Ready to explore Louisville duplexes, run the numbers, and write a strong offer? Reach out to Sam Stone for data-driven guidance, on-the-ground comps, and a clear plan from search to close.
FAQs
What are typical Louisville rents for beginners to use?
- City averages are roughly 1,000 to 1,400 per month across unit types, with one provider around 1,308. For conservative estimates, HUD lists FY2026 FMRs at 1,047 for a 1-bedroom and 1,272 for a 2-bedroom.
How does Louisville’s rental registry affect my purchase plan?
- Long-term rentals must be registered with the city, and pre-1978 buildings are being phased into a lead-safe registry.
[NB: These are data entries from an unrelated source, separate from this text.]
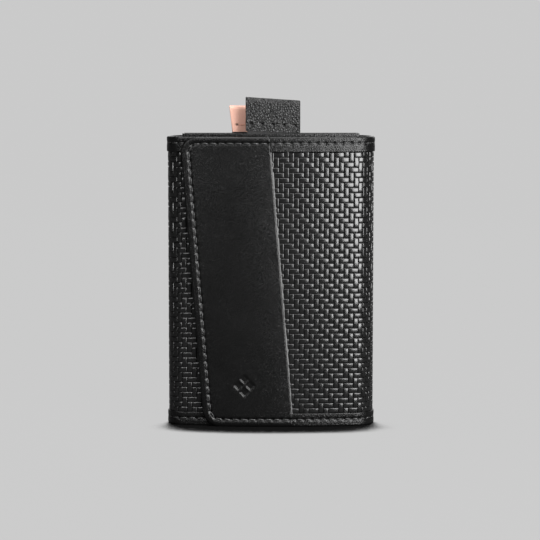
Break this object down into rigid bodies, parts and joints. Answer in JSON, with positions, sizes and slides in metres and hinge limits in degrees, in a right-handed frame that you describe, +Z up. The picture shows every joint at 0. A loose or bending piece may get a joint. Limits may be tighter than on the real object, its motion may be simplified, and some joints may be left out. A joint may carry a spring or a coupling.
{
  "type": "wallet",
  "caption": "Closed tri-fold card wallet standing upright, with an outer flap over an inner wing, card pockets between them and pull tabs at the top.",
  "frame": {"origin": "middle of the base that the closed wallet stands on", "axes": "+Z up along the height, +Y from the flap's front to the flat back, +X towards the fold that the flap turns about"},
  "size_m": [0.0712, 0.019, 0.113],
  "materials": {
    "woven_leather": "black leather embossed with a twill weave, satin",
    "smooth_leather": "fine-grained smooth black leather, satin",
    "grained_leather": "pebbled black leather, semi-matt",
    "rose_leather": "salmon pink leather, semi-matt",
    "lining": "black lining, matt",
    "ribbon": "black ribbed ribbon, matt",
    "magnet": "plated steel, satin"
  },
  "bodies": {
    "root": {"back_cover": "woven_leather", "back_top_band": "grained_leather", "back_bottom_band": "grained_leather", "back_lining": "lining", "pocket_front_panel": "lining", "pocket_divider": "lining", "pocket_floor": "lining", "pocket_left_gusset": "smooth_leather", "pocket_right_gusset": "smooth_leather", "front_lift_loop": "ribbon", "front_loop_anchor": "grained_leather", "rear_lift_loop": "ribbon", "rear_loop_anchor": "rose_leather"},
    "right_fold": {"right_fold_cover": "woven_leather", "right_fold_top_band": "grained_leather", "right_fold_bottom_band": "grained_leather", "right_fold_lining": "lining"},
    "flap": {"flap_cover": "woven_leather", "flap_top_band": "grained_leather", "flap_bottom_band": "grained_leather", "flap_lining": "lining", "flap_tip_panel": "smooth_leather", "flap_upper_magnet": "magnet", "flap_lower_magnet": "magnet"},
    "left_fold": {"left_fold_cover": "woven_leather", "left_fold_top_band": "grained_leather", "left_fold_bottom_band": "grained_leather", "left_fold_lining": "lining"},
    "wing": {"wing_cover": "woven_leather", "wing_top_band": "grained_leather", "wing_bottom_band": "grained_leather", "wing_lining": "lining", "wing_upper_magnet": "magnet", "wing_lower_magnet": "magnet"},
    "front_pull": {"front_tab": "grained_leather", "front_ribbon": "ribbon"},
    "rear_pull": {"rear_tab": "rose_leather", "rear_ribbon": "ribbon"}
  },
  "joints": [
    {"name": "flap_fold", "type": "hinge", "parent": "right_fold", "child": "flap", "pos_m": [0.03388, -0.00598, 0.0495], "axis": [0, 0, 1], "range_deg": [0, 90]},
    {"name": "right_side_fold", "type": "hinge", "parent": "root", "child": "right_fold", "pos_m": [0.03363, 0.00753, 0.0495], "axis": [0, 0, 1], "range_deg": [0, 90]},
    {"name": "wing_fold", "type": "hinge", "parent": "left_fold", "child": "wing", "pos_m": [-0.03431, -0.00434, 0.0495], "axis": [0, 0, -1], "range_deg": [0, 90]},
    {"name": "left_side_fold", "type": "hinge", "parent": "root", "child": "left_fold", "pos_m": [-0.03364, 0.00754, 0.0495], "axis": [0, 0, -1], "range_deg": [0, 90]},
    {"name": "front_tab_pull", "type": "slide", "parent": "root", "child": "front_pull", "axis": [0, 0, 1], "range_m": [0, 0.036], "deforming": ["front_lift_loop"]},
    {"name": "rear_tab_pull", "type": "slide", "parent": "root", "child": "rear_pull", "axis": [0, 0, 1], "range_m": [0, 0.036], "deforming": ["rear_lift_loop"]}
  ],
  "couplings": [
    {"joint": "right_side_fold", "follows": "flap_fold", "ratio": 1},
    {"joint": "wing_fold", "follows": "flap_fold", "ratio": 1},
    {"joint": "left_side_fold", "follows": "flap_fold", "ratio": 1}
  ]
}
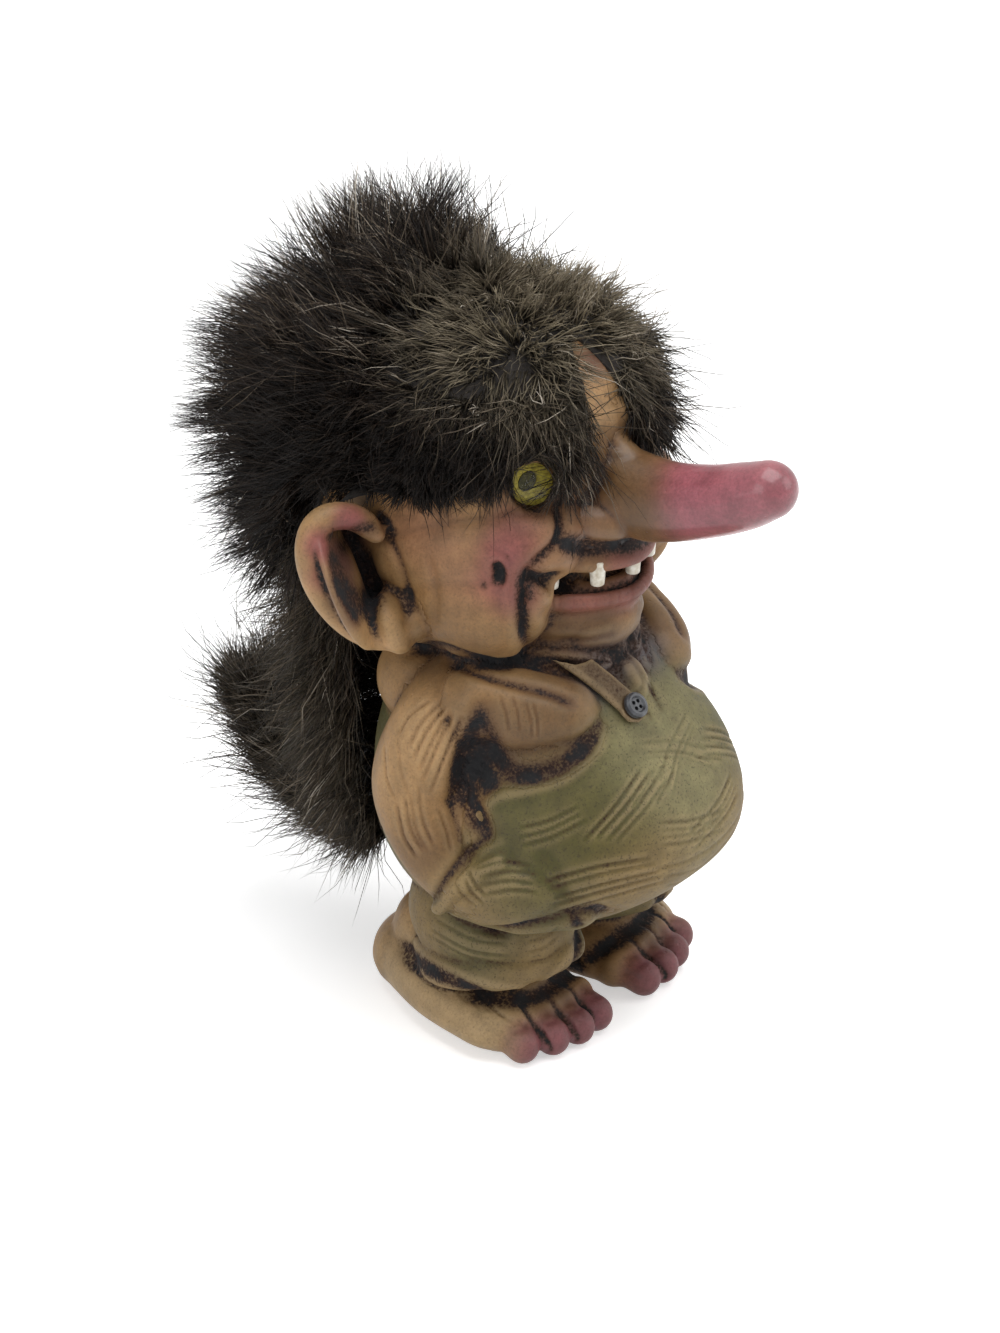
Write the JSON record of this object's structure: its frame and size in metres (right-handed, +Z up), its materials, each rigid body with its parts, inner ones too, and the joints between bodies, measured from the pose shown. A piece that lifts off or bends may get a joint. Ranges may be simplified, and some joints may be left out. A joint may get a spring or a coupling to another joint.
{
  "type": "troll figure",
  "caption": "Standing troll ornament in bib overalls, with a long nose, big ears, an open toothy mouth, glass eyes, a fur wig and mane, bare toed feet and a tufted tail.",
  "frame": {"origin": "on the surface that the figure stands on, under the middle of its box", "axes": "+Z up, the figure faces -Y, its left hand side is +X"},
  "size_m": [0.0838, 0.1136, 0.1376],
  "materials": {
    "painted_skin": "natural latex, hand painted, half matt",
    "painted_nose": "natural latex, dusty pink paint, glossy",
    "painted_overalls": "natural latex, olive wash over tan",
    "button": "natural latex, dark paint",
    "tooth_paint": "white paint",
    "eye_glass": "polished",
    "eye_iris": "amber enamel on the back of the glass",
    "eye_pupil": "black enamel on the back of the glass",
    "eye_wire": "plain wire",
    "foam_filling": "rigid foam",
    "fur_backing": "knitted backing of fur fabric",
    "fur": "long straight pile"
  },
  "bodies": {
    "root": {"foot_right": "painted_skin", "foot_left": "painted_skin", "torso_skin": "painted_skin", "arm_right": "painted_skin", "arm_left": "painted_skin", "overalls": "painted_overalls", "shoulder_strap": "painted_overalls", "strap_button": "button", "head_skin": "painted_skin", "jaw_skin": "painted_skin", "nose": "painted_nose", "teeth": "tooth_paint", "ear_right": "painted_skin", "ear_left": "painted_skin", "eye_glass_right": "eye_glass", "eye_glass_left": "eye_glass", "eye_iris_right": "eye_iris", "eye_iris_left": "eye_iris", "eye_pupil_right": "eye_pupil", "eye_pupil_left": "eye_pupil", "eye_shank_right": "eye_wire", "eye_shank_left": "eye_wire", "foam_core": "foam_filling", "wig_backing": "fur_backing", "hair_crown": "fur", "hair_fringe_right": "fur", "hair_fringe_left": "fur", "hair_back": "fur", "hair_mane": "fur", "tail_stem": "painted_skin", "tail_tuft": "fur"}
  },
  "joints": []
}
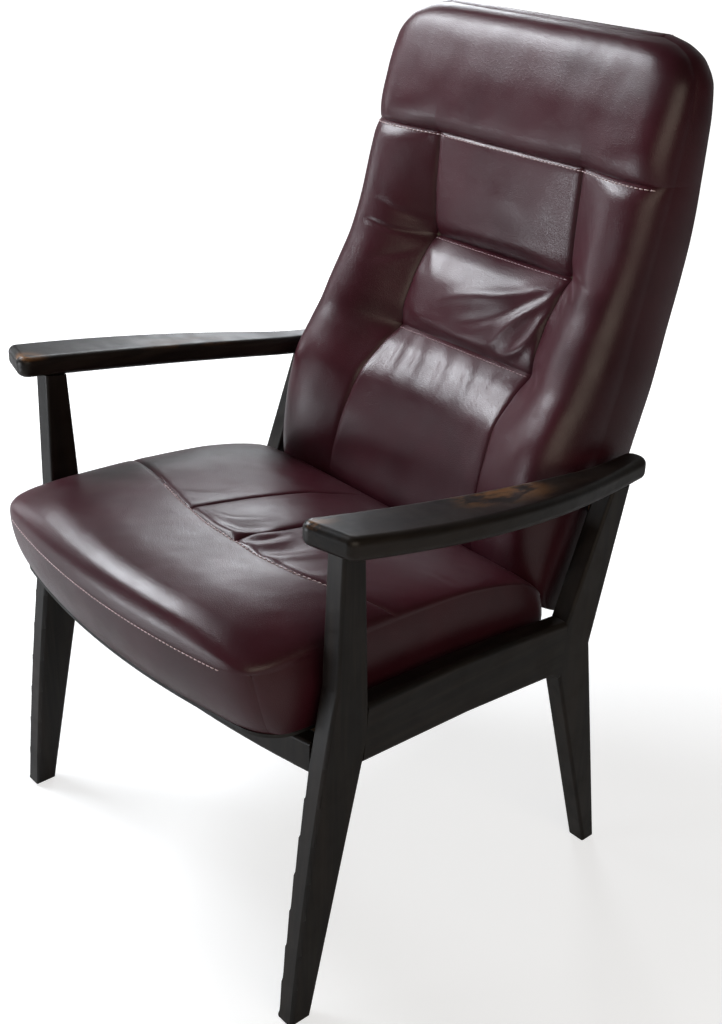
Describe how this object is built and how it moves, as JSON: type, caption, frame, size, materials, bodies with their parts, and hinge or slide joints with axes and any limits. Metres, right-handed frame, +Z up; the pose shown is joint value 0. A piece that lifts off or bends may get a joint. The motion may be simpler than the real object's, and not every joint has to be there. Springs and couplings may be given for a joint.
{
  "type": "recliner chair",
  "caption": "High-backed recliner armchair with a stained hardwood frame and leather upholstery, whose back tilts on pivots in the rear legs and draws the seat forward",
  "frame": {"origin": "on the floor, in the middle of the chair's outline", "axes": "+Z up, the sitter faces -Y, +X is the sitter's left"},
  "size_m": [0.6558, 0.6855, 0.9729],
  "materials": {
    "stained_wood": "black-brown stain, satin",
    "plain_wood": "planed, unfinished",
    "steel": "zinc plated",
    "nylon": "moulded, matt",
    "cork": "rubberised cork",
    "leather": "dark oxblood, satin",
    "webbing": "rubber webbing",
    "black_board": "black hardboard"
  },
  "bodies": {
    "frame": {"armrest_left": "stained_wood", "armrest_right": "stained_wood", "front_leg_left": "stained_wood", "front_leg_right": "stained_wood", "rear_leg_left": "stained_wood", "rear_leg_right": "stained_wood", "side_rail_left": "stained_wood", "side_rail_right": "stained_wood", "front_rail": "stained_wood", "rear_rail": "stained_wood", "corner_block_left": "plain_wood", "corner_block_right": "plain_wood", "frame_dowels": "plain_wood", "pivot_plate_left": "steel", "pivot_plate_right": "steel", "frame_screws": "steel", "foot_glides": "nylon", "slide_guide_left": "nylon", "slide_guide_right": "nylon", "friction_washer_left": "cork", "friction_washer_right": "cork"},
    "back": {"back_side_member_left": "plain_wood", "back_side_member_right": "plain_wood", "back_head_rail": "plain_wood", "back_foot_rail": "plain_wood", "back_hinge_leaf_left": "steel", "back_hinge_leaf_right": "steel", "hinge_pins": "steel", "back_screws": "steel", "pivot_bush_left": "nylon", "pivot_bush_right": "nylon", "back_cushion": "leather", "back_cover": "leather", "back_webbing": "webbing"},
    "seat": {"seat_side_member_left": "plain_wood", "seat_side_member_right": "plain_wood", "seat_front_member": "plain_wood", "seat_rear_member": "plain_wood", "seat_hinge_leaf_left": "steel", "seat_hinge_leaf_right": "steel", "slide_bracket_left": "steel", "slide_bracket_right": "steel", "slide_pins": "steel", "seat_screws": "steel", "slide_sleeves": "nylon", "seat_cushion": "leather", "seat_webbing": "webbing", "seat_base_board": "black_board"}
  },
  "joints": [
    {"name": "back_recline", "type": "hinge", "parent": "frame", "child": "back", "pos_m": [0, 0.1803, 0.478], "axis": [-1, 0, 0], "range_deg": [0, 18]},
    {"name": "seat_hinge", "type": "hinge", "parent": "back", "child": "seat", "pos_m": [0, 0.1563, 0.338], "axis": [-1, 0, 0], "range_deg": [-18, 0]}
  ],
  "couplings": [
    {"joint": "seat_hinge", "follows": "back_recline", "ratio": -1}
  ]
}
Plan time and budget for inspections, potential remediation, and registration steps.
Can I buy a fourplex in Louisville with FHA or VA?
- Yes, both FHA 203(b) and VA can finance 1–4 unit owner-occupied properties if you qualify. FHA has self-sufficiency tests for 3–4 units, and VA financing depends on entitlement and lender rules.
What is a good cap rate for small multifamily in Louisville?
- Recent reports cite average multifamily cap rates around the mid to high 6 percent range for the metro, but results vary by neighborhood and property condition. Use address-level comps and current income to price your deal.
Which neighborhoods should a first-time house-hacker consider?
- Start with close-in areas rich in 2–4 unit stock, such as Old Louisville, Germantown, Shelby Park, Portland, and Crescent Hill. Also evaluate NuLu, Butchertown, and the Highlands for higher-rent potential, and first-ring suburbs like St. Matthews and Jeffersontown for larger units.
How much should I budget for vacancy and repairs in Louisville?
- Many investors model 5 to 10 percent vacancy and 35 to 45 percent operating expenses for small multifamily. Adjust based on unit condition, utility setup, and your plan for renovations or repositioning.